> **YOUR INSTRUCTIONS**
Repeat the entire listing exactly as written.

> **EXTRACTED ENTRIES**
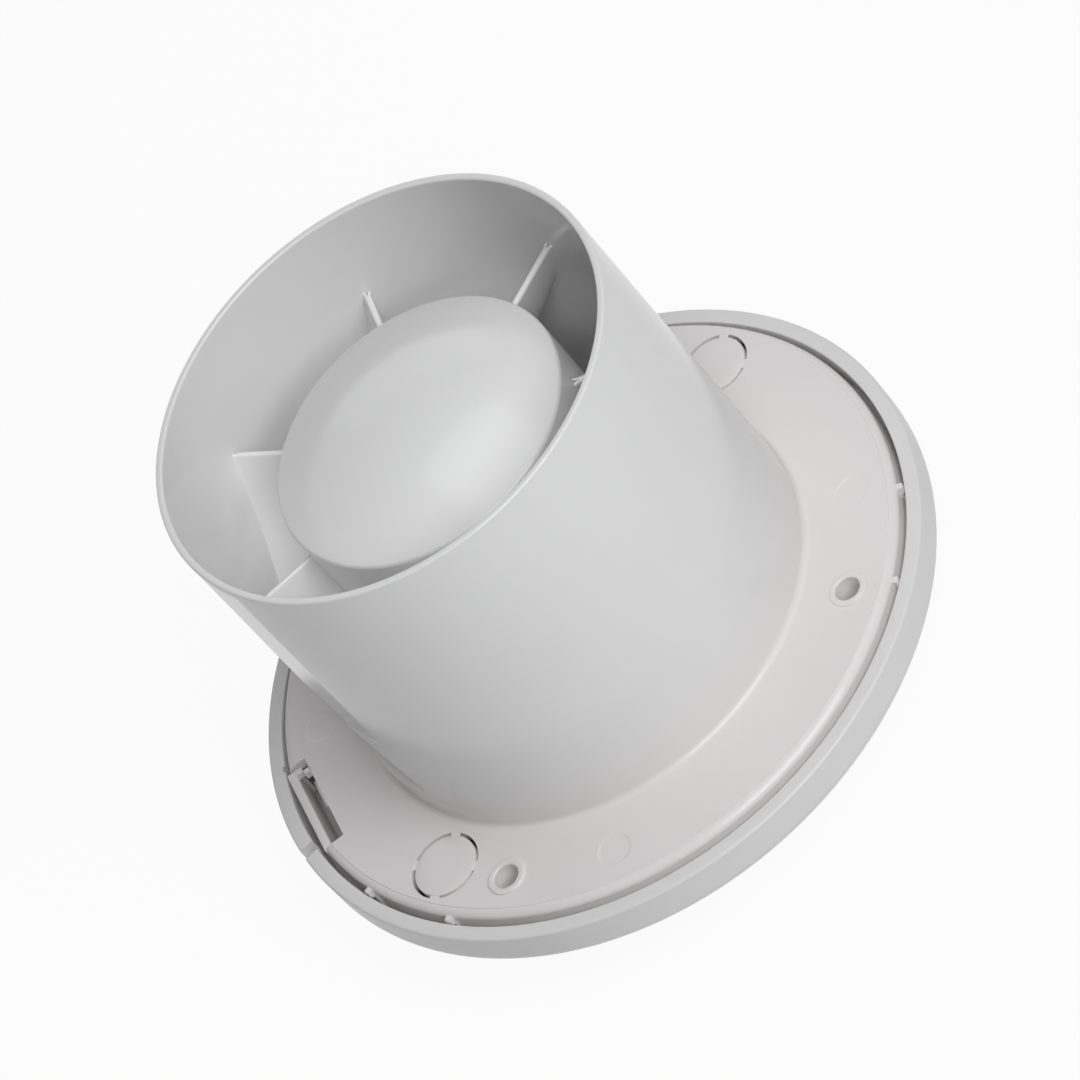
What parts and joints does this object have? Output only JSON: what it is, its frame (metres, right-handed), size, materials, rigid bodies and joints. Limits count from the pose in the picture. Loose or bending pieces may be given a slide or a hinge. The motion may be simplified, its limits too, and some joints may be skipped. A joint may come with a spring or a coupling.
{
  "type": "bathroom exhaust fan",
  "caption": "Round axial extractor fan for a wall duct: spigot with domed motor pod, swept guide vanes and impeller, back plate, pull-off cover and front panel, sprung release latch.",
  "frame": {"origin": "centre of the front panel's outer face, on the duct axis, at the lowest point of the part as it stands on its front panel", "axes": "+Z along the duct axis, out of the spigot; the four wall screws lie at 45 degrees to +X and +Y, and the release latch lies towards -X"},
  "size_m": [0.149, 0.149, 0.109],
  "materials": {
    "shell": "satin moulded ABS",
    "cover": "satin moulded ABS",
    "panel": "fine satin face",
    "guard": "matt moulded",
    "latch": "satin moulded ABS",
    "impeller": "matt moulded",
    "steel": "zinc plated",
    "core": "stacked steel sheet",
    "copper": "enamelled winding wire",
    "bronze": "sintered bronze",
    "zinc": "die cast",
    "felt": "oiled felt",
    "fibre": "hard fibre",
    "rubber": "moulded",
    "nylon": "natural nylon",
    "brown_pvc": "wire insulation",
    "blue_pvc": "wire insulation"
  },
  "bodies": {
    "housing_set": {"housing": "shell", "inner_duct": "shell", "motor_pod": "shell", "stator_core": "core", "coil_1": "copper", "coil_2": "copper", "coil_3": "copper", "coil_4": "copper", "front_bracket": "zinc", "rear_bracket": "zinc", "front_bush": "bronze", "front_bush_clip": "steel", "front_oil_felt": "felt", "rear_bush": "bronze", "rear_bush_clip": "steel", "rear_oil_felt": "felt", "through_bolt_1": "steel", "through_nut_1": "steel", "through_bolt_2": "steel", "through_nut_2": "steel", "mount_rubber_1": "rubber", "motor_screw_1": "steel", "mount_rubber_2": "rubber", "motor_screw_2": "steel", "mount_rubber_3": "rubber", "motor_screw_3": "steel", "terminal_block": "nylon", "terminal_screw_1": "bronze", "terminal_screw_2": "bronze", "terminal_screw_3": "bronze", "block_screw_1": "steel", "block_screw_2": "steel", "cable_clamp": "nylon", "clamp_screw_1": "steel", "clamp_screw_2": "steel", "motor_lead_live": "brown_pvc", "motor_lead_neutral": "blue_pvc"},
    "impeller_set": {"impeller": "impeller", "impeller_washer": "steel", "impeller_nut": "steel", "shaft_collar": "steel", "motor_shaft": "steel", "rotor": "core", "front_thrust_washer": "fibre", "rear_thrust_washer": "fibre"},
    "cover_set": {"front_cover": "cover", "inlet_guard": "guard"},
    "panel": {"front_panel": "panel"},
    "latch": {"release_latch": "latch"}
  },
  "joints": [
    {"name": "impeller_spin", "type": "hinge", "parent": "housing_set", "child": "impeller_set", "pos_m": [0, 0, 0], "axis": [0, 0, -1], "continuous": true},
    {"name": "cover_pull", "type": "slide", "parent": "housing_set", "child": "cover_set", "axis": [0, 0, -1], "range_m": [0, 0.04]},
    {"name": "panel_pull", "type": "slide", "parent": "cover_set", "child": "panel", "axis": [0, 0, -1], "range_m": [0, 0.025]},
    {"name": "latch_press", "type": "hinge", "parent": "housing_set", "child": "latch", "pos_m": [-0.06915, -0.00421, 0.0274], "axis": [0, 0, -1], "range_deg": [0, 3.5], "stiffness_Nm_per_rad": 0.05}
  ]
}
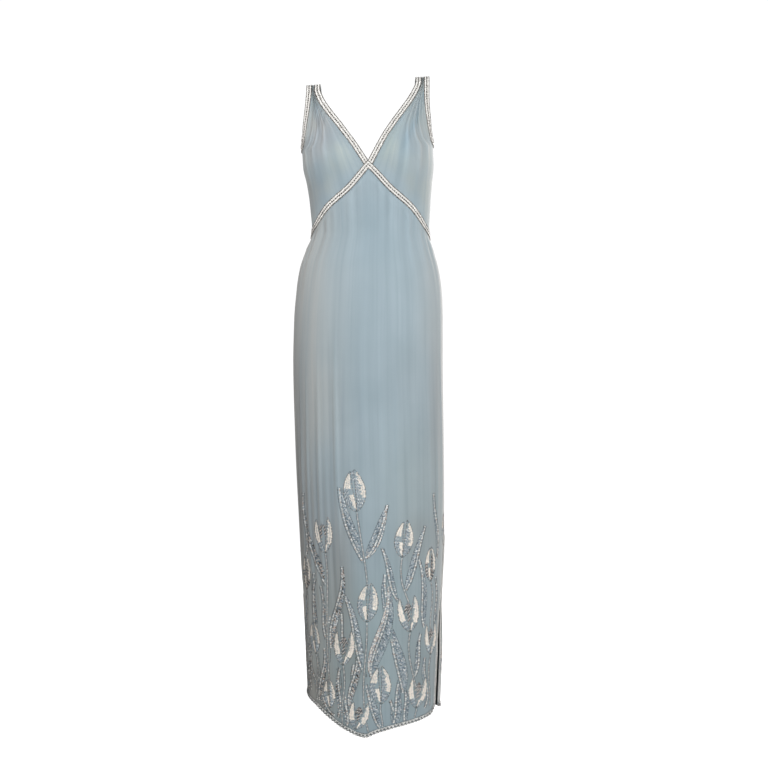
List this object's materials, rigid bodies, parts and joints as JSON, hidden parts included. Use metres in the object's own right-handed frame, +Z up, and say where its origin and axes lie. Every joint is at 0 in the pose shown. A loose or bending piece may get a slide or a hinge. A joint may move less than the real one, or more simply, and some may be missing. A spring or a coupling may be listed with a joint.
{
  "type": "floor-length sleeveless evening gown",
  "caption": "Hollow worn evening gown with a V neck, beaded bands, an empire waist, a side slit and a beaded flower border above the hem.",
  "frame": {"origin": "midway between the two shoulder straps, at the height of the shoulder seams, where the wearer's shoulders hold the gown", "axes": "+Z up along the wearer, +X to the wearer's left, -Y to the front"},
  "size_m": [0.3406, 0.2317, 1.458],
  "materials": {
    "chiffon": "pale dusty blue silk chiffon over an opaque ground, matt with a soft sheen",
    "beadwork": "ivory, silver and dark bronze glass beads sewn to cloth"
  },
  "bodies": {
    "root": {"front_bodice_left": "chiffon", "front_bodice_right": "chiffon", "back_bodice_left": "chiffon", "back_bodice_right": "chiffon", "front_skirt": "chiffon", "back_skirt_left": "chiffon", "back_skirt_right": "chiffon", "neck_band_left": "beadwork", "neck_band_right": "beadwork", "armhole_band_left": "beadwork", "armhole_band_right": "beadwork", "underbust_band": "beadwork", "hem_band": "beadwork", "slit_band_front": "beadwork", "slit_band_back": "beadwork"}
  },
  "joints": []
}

> **ANSWER TO THE TASK**
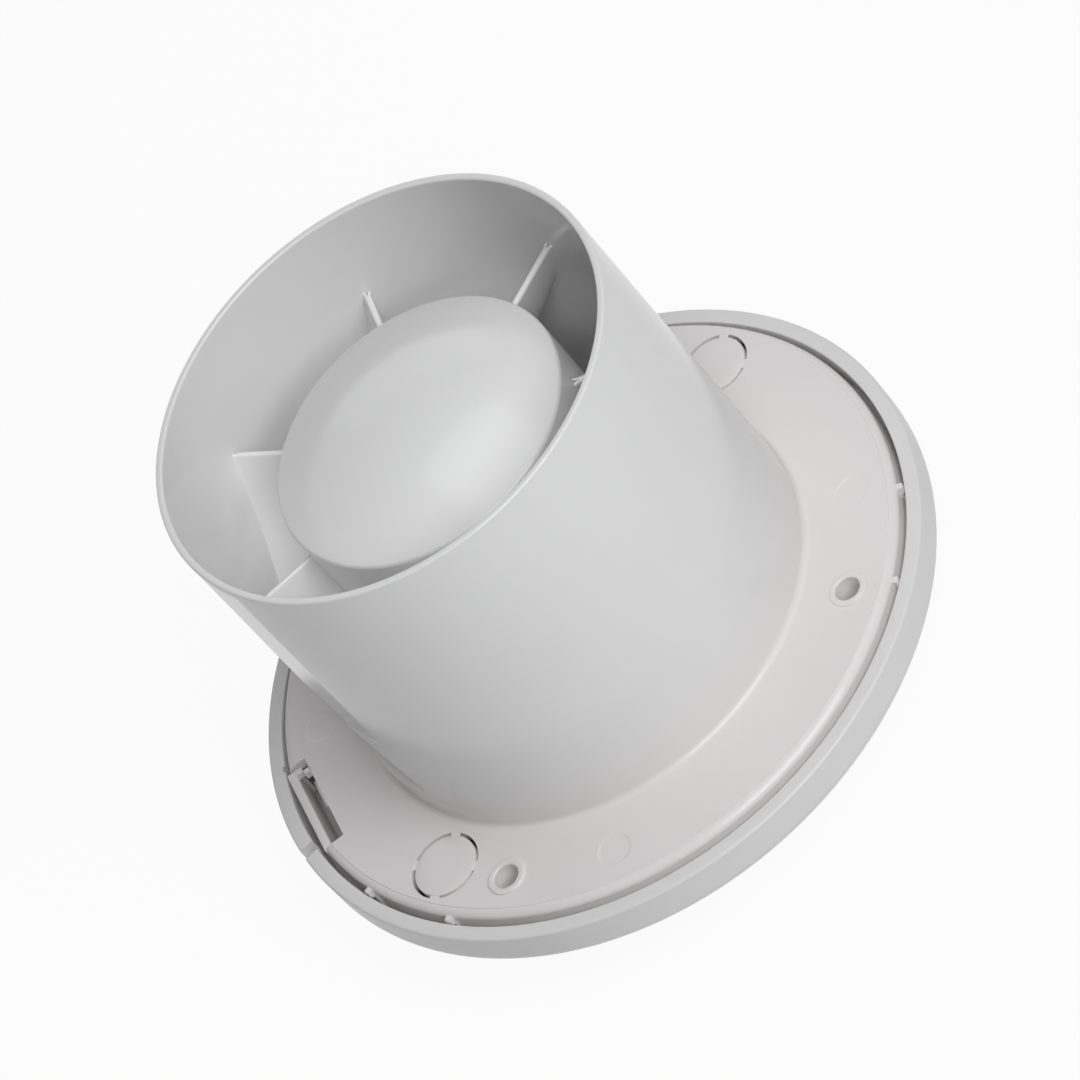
What parts and joints does this object have? Output only JSON: what it is, its frame (metres, right-handed), size, materials, rigid bodies and joints. Limits count from the pose in the picture. Loose or bending pieces may be given a slide or a hinge. The motion may be simplified, its limits too, and some joints may be skipped. A joint may come with a spring or a coupling.
{
  "type": "bathroom exhaust fan",
  "caption": "Round axial extractor fan for a wall duct: spigot with domed motor pod, swept guide vanes and impeller, back plate, pull-off cover and front panel, sprung release latch.",
  "frame": {"origin": "centre of the front panel's outer face, on the duct axis, at the lowest point of the part as it stands on its front panel", "axes": "+Z along the duct axis, out of the spigot; the four wall screws lie at 45 degrees to +X and +Y, and the release latch lies towards -X"},
  "size_m": [0.149, 0.149, 0.109],
  "materials": {
    "shell": "satin moulded ABS",
    "cover": "satin moulded ABS",
    "panel": "fine satin face",
    "guard": "matt moulded",
    "latch": "satin moulded ABS",
    "impeller": "matt moulded",
    "steel": "zinc plated",
    "core": "stacked steel sheet",
    "copper": "enamelled winding wire",
    "bronze": "sintered bronze",
    "zinc": "die cast",
    "felt": "oiled felt",
    "fibre": "hard fibre",
    "rubber": "moulded",
    "nylon": "natural nylon",
    "brown_pvc": "wire insulation",
    "blue_pvc": "wire insulation"
  },
  "bodies": {
    "housing_set": {"housing": "shell", "inner_duct": "shell", "motor_pod": "shell", "stator_core": "core", "coil_1": "copper", "coil_2": "copper", "coil_3": "copper", "coil_4": "copper", "front_bracket": "zinc", "rear_bracket": "zinc", "front_bush": "bronze", "front_bush_clip": "steel", "front_oil_felt": "felt", "rear_bush": "bronze", "rear_bush_clip": "steel", "rear_oil_felt": "felt", "through_bolt_1": "steel", "through_nut_1": "steel", "through_bolt_2": "steel", "through_nut_2": "steel", "mount_rubber_1": "rubber", "motor_screw_1": "steel", "mount_rubber_2": "rubber", "motor_screw_2": "steel", "mount_rubber_3": "rubber", "motor_screw_3": "steel", "terminal_block": "nylon", "terminal_screw_1": "bronze", "terminal_screw_2": "bronze", "terminal_screw_3": "bronze", "block_screw_1": "steel", "block_screw_2": "steel", "cable_clamp": "nylon", "clamp_screw_1": "steel", "clamp_screw_2": "steel", "motor_lead_live": "brown_pvc", "motor_lead_neutral": "blue_pvc"},
    "impeller_set": {"impeller": "impeller", "impeller_washer": "steel", "impeller_nut": "steel", "shaft_collar": "steel", "motor_shaft": "steel", "rotor": "core", "front_thrust_washer": "fibre", "rear_thrust_washer": "fibre"},
    "cover_set": {"front_cover": "cover", "inlet_guard": "guard"},
    "panel": {"front_panel": "panel"},
    "latch": {"release_latch": "latch"}
  },
  "joints": [
    {"name": "impeller_spin", "type": "hinge", "parent": "housing_set", "child": "impeller_set", "pos_m": [0, 0, 0], "axis": [0, 0, -1], "continuous": true},
    {"name": "cover_pull", "type": "slide", "parent": "housing_set", "child": "cover_set", "axis": [0, 0, -1], "range_m": [0, 0.04]},
    {"name": "panel_pull", "type": "slide", "parent": "cover_set", "child": "panel", "axis": [0, 0, -1], "range_m": [0, 0.025]},
    {"name": "latch_press", "type": "hinge", "parent": "housing_set", "child": "latch", "pos_m": [-0.06915, -0.00421, 0.0274], "axis": [0, 0, -1], "range_deg": [0, 3.5], "stiffness_Nm_per_rad": 0.05}
  ]
}
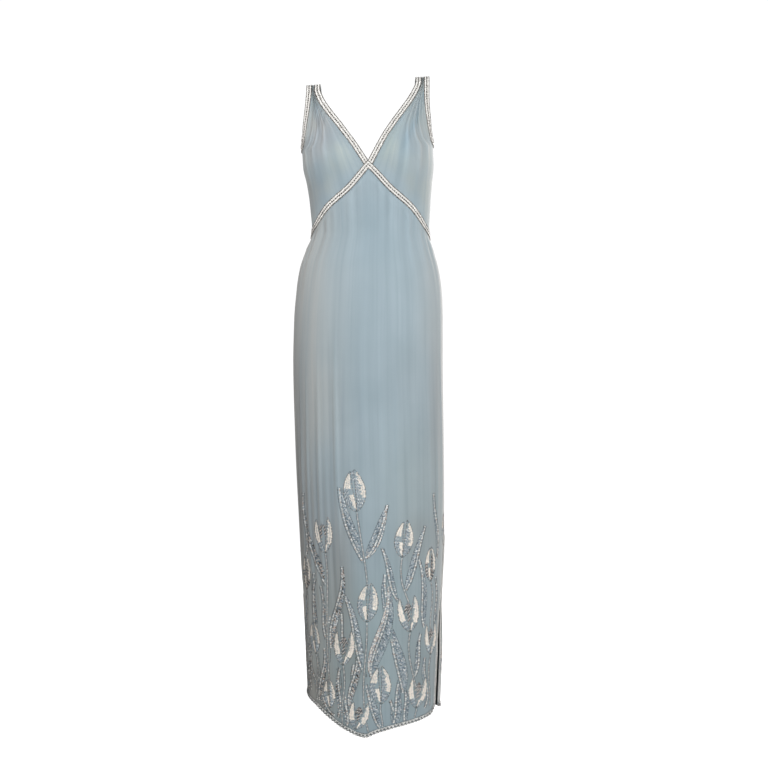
List this object's materials, rigid bodies, parts and joints as JSON, hidden parts included. Use metres in the object's own right-handed frame, +Z up, and say where its origin and axes lie. Every joint is at 0 in the pose shown. A loose or bending piece may get a slide or a hinge. A joint may move less than the real one, or more simply, and some may be missing. A spring or a coupling may be listed with a joint.
{
  "type": "floor-length sleeveless evening gown",
  "caption": "Hollow worn evening gown with a V neck, beaded bands, an empire waist, a side slit and a beaded flower border above the hem.",
  "frame": {"origin": "midway between the two shoulder straps, at the height of the shoulder seams, where the wearer's shoulders hold the gown", "axes": "+Z up along the wearer, +X to the wearer's left, -Y to the front"},
  "size_m": [0.3406, 0.2317, 1.458],
  "materials": {
    "chiffon": "pale dusty blue silk chiffon over an opaque ground, matt with a soft sheen",
    "beadwork": "ivory, silver and dark bronze glass beads sewn to cloth"
  },
  "bodies": {
    "root": {"front_bodice_left": "chiffon", "front_bodice_right": "chiffon", "back_bodice_left": "chiffon", "back_bodice_right": "chiffon", "front_skirt": "chiffon", "back_skirt_left": "chiffon", "back_skirt_right": "chiffon", "neck_band_left": "beadwork", "neck_band_right": "beadwork", "armhole_band_left": "beadwork", "armhole_band_right": "beadwork", "underbust_band": "beadwork", "hem_band": "beadwork", "slit_band_front": "beadwork", "slit_band_back": "beadwork"}
  },
  "joints": []
}